治療の本質は科学的根拠に基づき、患者個々の状況に応じた最適な介入を選択することにあり、ファロー四徴症においては以下の通りです。
|一時的治療(症状が重い新生児に対して)
一時的治療(症状が重い新生児に対して)
|ブラロック・トーシグ短絡術(BTシャント)
大動脈と肺動脈を人工血管でつなぐ。
|酸素投与/薬物治療
プロスタグランジン投与など。
|根治手術(通常は生後6ヶ月〜1歳頃)
根治手術(通常は生後6ヶ月〜1歳頃)
- 心室中隔欠損の閉鎖
- 肺動脈狭窄の解除(切除または人工パッチ拡大)
- 必要に応じて大動脈の位置修正
4.予防


予防とは…病気が発生する前にそのリスクを減少させる、または病気の進行を抑制し健康を維持するための 行動/介入 を指し、これには⇒一次予防(発症の防止)・二次予防(早期発見と治療)・三次予防(病状の悪化防止)が含まれます。
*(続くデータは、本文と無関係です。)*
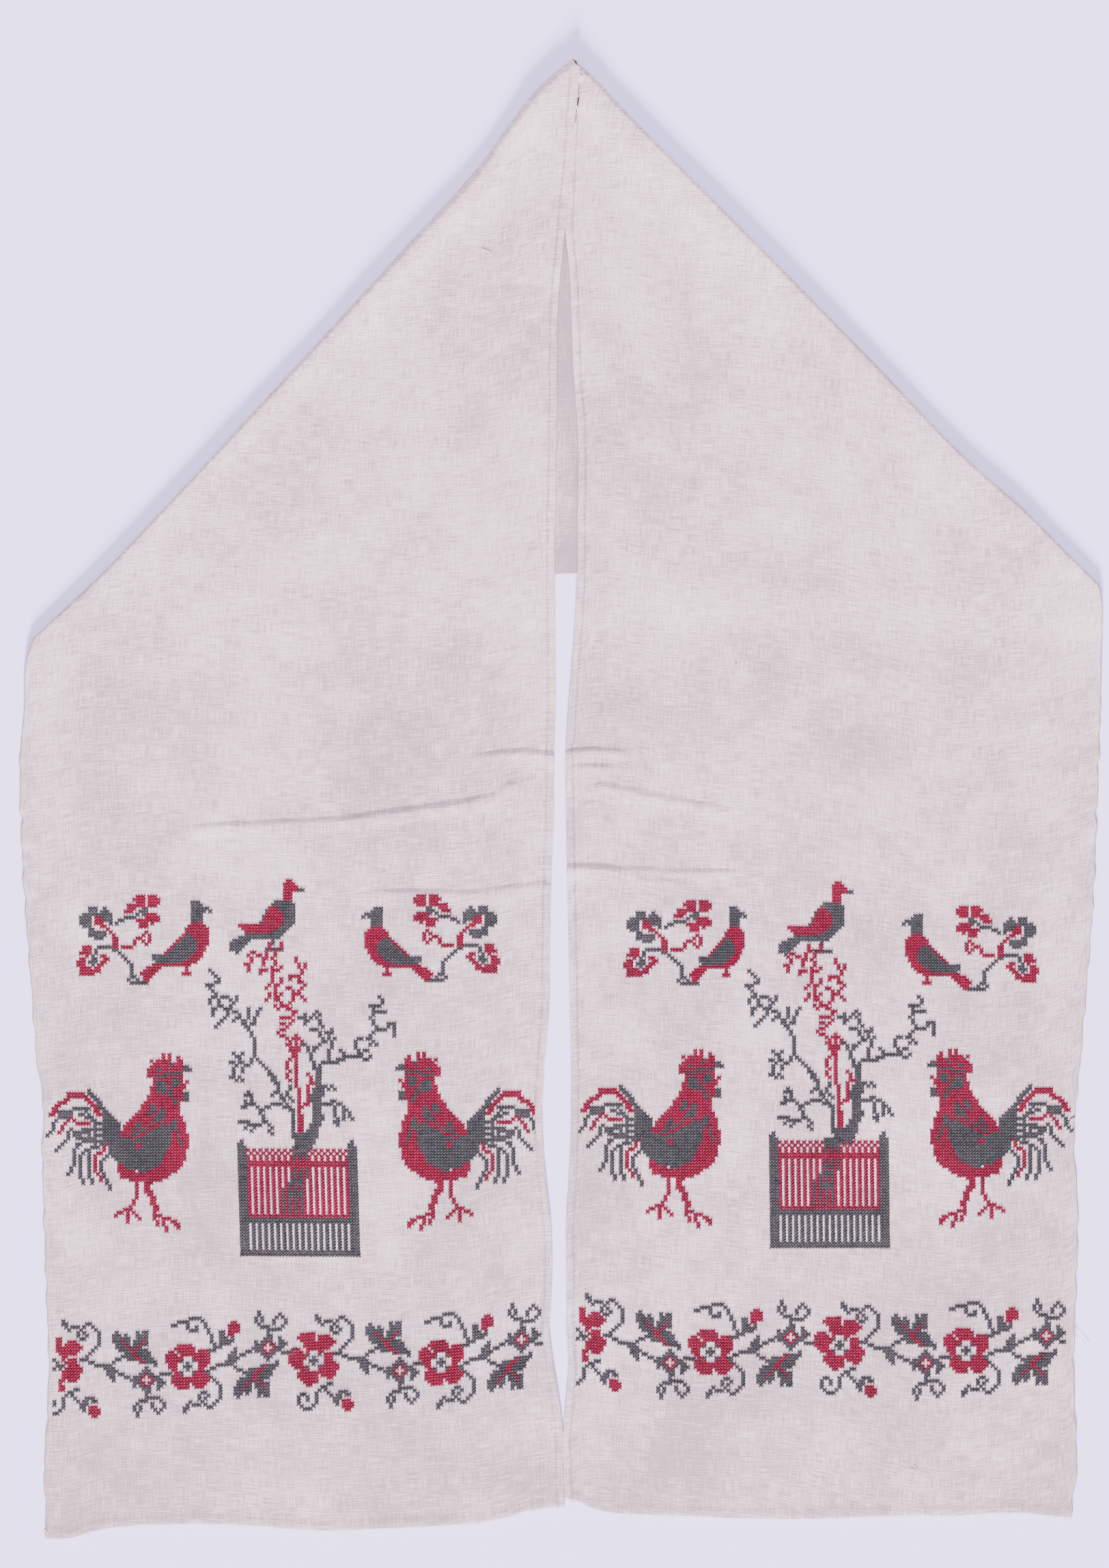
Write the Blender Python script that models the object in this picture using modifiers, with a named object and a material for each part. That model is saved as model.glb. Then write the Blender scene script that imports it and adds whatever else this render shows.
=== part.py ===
"""A linen ritual towel laid flat in two diagonal folds, as one folded sheet.

Metres, +Z up. The long strip starts at the hem of the left end, runs up (+Y), folds under on a diagonal, crosses
behind to the right, folds again and comes down as the right end. Sizes in the tables are millimetres, X to the
right and Y up from the middle of the laid towel. The sheet drawn here is the face that the folds hide: the
underside of both ends and the upper side of the crossing layer. Solidify thickens it away from the folds' insides.
"""

import bmesh
import bpy
import numpy as np

MM = 0.001
CLOTH_WIDTH = 385.0
CLOTH_THICKNESS = 1.0
HEM_THICKNESS = 1.5
HEM_WIDTH = 5.5
HEM_STEP = 1.5

# Heights of the drawn face above the surface: the crossing layer's top, and the ends where they lie on it.
CROSSING_LEVEL = CLOTH_THICKNESS
STACKED_LEVEL = 2.0
DROP_START = 8.0
DROP_LENGTH = 40.0

# The left end's hem rides over the right one's near the point.
OVERLAP_RISE = 2.4
OVERLAP_REACH = 60.0
OVERLAP_HEIGHTS = (370.0, 400.0, 527.0, 540.0)

HEM_LINE = -530.0
LEVEL_LINE = -290.0
CREASED_LINE = -80.0
FAN_LINE = 20.0
PLAIN_ROW = 30.0
CREASED_ROW = 10.0
FAN_ROWS = 16
FAN_CROWDING = 1.4
CROSSING_ROWS = 12
TOP_EDGE_FOR_ROLL = 0.2

LINEN_COLOUR = (0.70, 0.64, 0.66, 1.0)
LINEN_ROUGHNESS = 0.9


class Table:
    """Rows of numbers under named columns, read by the first column along a smooth curve."""

    def __init__(self, columns, *rows):
        self.names = columns.split()
        self.values = dict(zip(self.names, np.array(rows, float).T))

    def read(self, column, at):
        keys = self.values[self.names[0]]
        values = self.values[column]
        at = np.clip(at, keys[0], keys[-1])
        step = np.clip(np.searchsorted(keys, at, side="right") - 1, 0, len(keys) - 2)
        span = keys[step + 1] - keys[step]
        part = (at - keys[step]) / span
        slopes = np.gradient(values, keys)
        rise = part * part * (3 - 2 * part)
        lead = part * (1 - part) ** 2
        trail = part * part * (part - 1)
        straight = values[step] * (1 - rise) + values[step + 1] * rise
        return straight + span * (slopes[step] * lead + slopes[step + 1] * trail)

    def rows(self):
        return zip(*self.values.values())


# The outer edge of each end, from the lower hem up to the folds' outer corners.
SELVEDGES = Table(
    "height left right",
    (-542, -377.2, 373.2),
    (-517, -377.5, 373.8),
    (-490, -378.4, 377.4),
    (-461, -376.6, 376.6),
    (-440, -375.8, 376.0),
    (-415, -374.9, 375.1),
    (-387, -375.9, 375.9),
    (-360, -376.8, 376.8),
    (-310, -378.4, 378.1),
    (-285, -379.1, 377.7),
    (-260, -379.9, 375.5),
    (-227, -378.8, 376.4),
    (-190, -383.8, 380.1),
    (-160, -386.1, 382.6),
    (-115, -389.5, 386.4),
    (-65, -393.2, 389.9),
    (-15, -395.5, 391.8),
    (35, -395.9, 393.6),
    (60, -393.4, 394.5),
    (104, -390.5, 395.6),
    (119, -385.4, 395.8),
    (146, -385.4, 395.1),
    (158, -385.4, 392.6),
)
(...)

予防は個人の行動+社会環境+医療介入 の三位一体で行われるものであり、ファロー四徴症においては先天性の構造異常であるため、完全な予防は困難ですが、以下の点がリスク軽減につながります。
- 妊娠前の遺伝カウンセリング(家族歴がある場合)
- 妊娠初期の感染予防(風疹ワクチンの接種)
- 妊娠中の 禁煙/禁酒/薬物管理
- 糖尿病や甲状腺疾患などの持病管理
また、出生前に胎児心エコー検査で早期発見が可能な場合もあり、適切な出産/治療準備 ができるようになります。
おわりに
ファロー四徴症は、先天的に心臓の構造に4つの重大な異常をもつ疾患であり、早期発見/外科的治療 によって良好な経過が得られる時代になっています。現代の医療では多くの患者が手術後に学校や職場に復帰し、通常に近い生活を送ることが可能です。ただし、長期的には心機能の評価や合併症の監視が必要であり、成人先天性心疾患専門医との連携も大切です。